-- begin Exercise material --
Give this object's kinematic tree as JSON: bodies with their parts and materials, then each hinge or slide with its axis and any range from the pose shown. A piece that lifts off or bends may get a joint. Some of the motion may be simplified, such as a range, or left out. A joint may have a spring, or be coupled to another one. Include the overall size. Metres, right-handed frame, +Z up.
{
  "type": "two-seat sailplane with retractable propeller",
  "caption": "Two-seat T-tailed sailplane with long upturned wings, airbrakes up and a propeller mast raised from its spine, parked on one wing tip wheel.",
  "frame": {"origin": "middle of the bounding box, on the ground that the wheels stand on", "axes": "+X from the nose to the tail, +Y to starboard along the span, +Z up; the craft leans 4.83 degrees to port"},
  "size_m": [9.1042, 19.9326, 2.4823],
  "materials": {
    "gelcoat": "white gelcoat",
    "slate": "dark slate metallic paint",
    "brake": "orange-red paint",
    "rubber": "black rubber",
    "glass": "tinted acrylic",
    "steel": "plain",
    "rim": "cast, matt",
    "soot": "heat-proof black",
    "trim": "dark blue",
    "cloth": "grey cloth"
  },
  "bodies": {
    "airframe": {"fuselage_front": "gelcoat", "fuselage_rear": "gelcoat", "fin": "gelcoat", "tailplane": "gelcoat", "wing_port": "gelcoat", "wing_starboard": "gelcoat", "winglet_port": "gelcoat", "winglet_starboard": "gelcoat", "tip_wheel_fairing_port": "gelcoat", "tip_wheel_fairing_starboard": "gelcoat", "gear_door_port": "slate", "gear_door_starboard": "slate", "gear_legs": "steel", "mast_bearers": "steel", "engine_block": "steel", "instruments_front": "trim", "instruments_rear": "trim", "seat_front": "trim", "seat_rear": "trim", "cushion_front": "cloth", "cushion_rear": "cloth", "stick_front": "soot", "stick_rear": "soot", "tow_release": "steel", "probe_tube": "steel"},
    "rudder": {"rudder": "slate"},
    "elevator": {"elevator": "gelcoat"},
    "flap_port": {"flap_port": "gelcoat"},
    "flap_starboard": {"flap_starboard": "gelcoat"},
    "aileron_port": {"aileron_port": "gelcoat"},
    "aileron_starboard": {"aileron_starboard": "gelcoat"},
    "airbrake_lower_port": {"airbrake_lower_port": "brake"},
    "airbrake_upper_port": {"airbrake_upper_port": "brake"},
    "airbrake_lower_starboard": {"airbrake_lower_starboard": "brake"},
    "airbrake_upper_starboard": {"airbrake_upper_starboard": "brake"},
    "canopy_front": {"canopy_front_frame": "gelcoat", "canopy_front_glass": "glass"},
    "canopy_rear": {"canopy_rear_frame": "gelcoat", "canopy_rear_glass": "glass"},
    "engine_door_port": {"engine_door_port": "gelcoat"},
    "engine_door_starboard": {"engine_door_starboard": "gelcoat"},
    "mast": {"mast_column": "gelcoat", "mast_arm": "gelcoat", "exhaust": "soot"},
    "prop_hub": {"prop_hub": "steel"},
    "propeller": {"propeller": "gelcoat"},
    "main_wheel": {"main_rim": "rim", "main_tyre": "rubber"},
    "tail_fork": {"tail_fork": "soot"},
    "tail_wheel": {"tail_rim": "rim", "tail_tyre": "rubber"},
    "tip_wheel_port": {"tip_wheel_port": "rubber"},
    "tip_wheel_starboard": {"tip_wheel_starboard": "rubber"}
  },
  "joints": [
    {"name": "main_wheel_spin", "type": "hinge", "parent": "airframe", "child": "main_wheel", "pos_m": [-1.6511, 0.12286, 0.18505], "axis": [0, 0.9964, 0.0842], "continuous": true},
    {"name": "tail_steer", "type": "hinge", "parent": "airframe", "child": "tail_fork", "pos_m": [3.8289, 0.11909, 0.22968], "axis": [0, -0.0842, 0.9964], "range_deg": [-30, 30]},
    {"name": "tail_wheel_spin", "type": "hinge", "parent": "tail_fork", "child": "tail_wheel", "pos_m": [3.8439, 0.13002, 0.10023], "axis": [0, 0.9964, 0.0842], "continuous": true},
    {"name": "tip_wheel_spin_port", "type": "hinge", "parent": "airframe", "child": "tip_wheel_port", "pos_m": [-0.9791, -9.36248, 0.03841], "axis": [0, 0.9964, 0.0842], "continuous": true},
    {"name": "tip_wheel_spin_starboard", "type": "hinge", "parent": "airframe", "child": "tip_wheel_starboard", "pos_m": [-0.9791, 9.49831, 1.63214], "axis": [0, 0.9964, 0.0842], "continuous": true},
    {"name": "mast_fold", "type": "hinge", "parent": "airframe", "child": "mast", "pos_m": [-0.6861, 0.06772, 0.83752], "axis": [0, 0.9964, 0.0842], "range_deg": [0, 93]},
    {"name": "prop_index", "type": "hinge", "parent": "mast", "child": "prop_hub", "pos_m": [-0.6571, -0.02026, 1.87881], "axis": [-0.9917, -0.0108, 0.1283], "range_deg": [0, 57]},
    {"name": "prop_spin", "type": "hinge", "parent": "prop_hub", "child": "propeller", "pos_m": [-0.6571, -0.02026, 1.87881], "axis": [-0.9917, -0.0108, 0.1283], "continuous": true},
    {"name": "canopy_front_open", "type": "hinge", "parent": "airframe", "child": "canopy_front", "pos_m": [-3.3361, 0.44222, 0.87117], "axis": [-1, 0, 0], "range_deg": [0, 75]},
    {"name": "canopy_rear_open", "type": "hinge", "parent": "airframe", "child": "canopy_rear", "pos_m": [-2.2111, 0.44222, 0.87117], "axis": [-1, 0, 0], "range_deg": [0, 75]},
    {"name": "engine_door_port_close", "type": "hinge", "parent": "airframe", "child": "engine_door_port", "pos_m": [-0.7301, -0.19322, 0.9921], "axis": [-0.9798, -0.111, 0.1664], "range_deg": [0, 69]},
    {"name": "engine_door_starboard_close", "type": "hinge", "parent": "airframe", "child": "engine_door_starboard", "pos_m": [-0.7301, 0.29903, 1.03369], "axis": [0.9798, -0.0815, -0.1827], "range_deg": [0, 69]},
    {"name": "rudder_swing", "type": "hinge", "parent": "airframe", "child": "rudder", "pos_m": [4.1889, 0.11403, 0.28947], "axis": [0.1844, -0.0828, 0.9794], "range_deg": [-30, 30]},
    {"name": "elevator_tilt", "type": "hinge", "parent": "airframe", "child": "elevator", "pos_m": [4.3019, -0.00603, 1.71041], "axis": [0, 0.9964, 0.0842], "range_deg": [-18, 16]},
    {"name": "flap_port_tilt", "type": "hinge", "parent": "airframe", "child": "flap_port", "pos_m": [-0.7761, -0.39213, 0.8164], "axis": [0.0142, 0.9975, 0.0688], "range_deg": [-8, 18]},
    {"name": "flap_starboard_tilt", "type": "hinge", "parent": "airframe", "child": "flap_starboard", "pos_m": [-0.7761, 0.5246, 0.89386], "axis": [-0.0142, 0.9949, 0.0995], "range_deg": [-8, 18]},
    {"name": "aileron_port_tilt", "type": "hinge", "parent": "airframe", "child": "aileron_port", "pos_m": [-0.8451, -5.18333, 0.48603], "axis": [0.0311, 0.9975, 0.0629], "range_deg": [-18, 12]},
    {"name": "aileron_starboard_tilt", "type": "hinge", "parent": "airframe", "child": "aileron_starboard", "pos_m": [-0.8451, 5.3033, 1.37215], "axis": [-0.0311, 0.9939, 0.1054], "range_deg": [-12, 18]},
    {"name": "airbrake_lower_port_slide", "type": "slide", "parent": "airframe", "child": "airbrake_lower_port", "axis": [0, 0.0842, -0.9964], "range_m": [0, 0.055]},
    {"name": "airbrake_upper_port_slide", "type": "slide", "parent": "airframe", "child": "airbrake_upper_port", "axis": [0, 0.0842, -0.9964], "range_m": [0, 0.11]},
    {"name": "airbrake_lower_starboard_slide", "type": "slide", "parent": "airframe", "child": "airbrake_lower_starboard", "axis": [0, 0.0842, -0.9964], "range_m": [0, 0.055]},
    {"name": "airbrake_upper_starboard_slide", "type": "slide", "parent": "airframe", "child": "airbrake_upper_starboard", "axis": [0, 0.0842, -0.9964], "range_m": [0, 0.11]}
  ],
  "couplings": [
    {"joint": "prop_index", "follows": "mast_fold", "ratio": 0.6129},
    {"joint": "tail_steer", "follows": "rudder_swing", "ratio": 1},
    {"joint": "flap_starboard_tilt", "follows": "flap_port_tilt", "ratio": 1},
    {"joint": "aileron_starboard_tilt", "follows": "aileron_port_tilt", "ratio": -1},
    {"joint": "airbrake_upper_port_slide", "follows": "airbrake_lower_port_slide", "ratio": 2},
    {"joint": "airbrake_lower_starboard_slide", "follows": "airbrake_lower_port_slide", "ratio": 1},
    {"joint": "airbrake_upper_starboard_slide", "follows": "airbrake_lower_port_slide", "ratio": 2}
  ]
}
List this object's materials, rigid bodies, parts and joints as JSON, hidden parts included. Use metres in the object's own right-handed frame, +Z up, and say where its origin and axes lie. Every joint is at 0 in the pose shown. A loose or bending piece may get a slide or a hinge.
-- end Exercise material --
Provide the number of lines in the data above that contain the string "origin", and nothing else.

2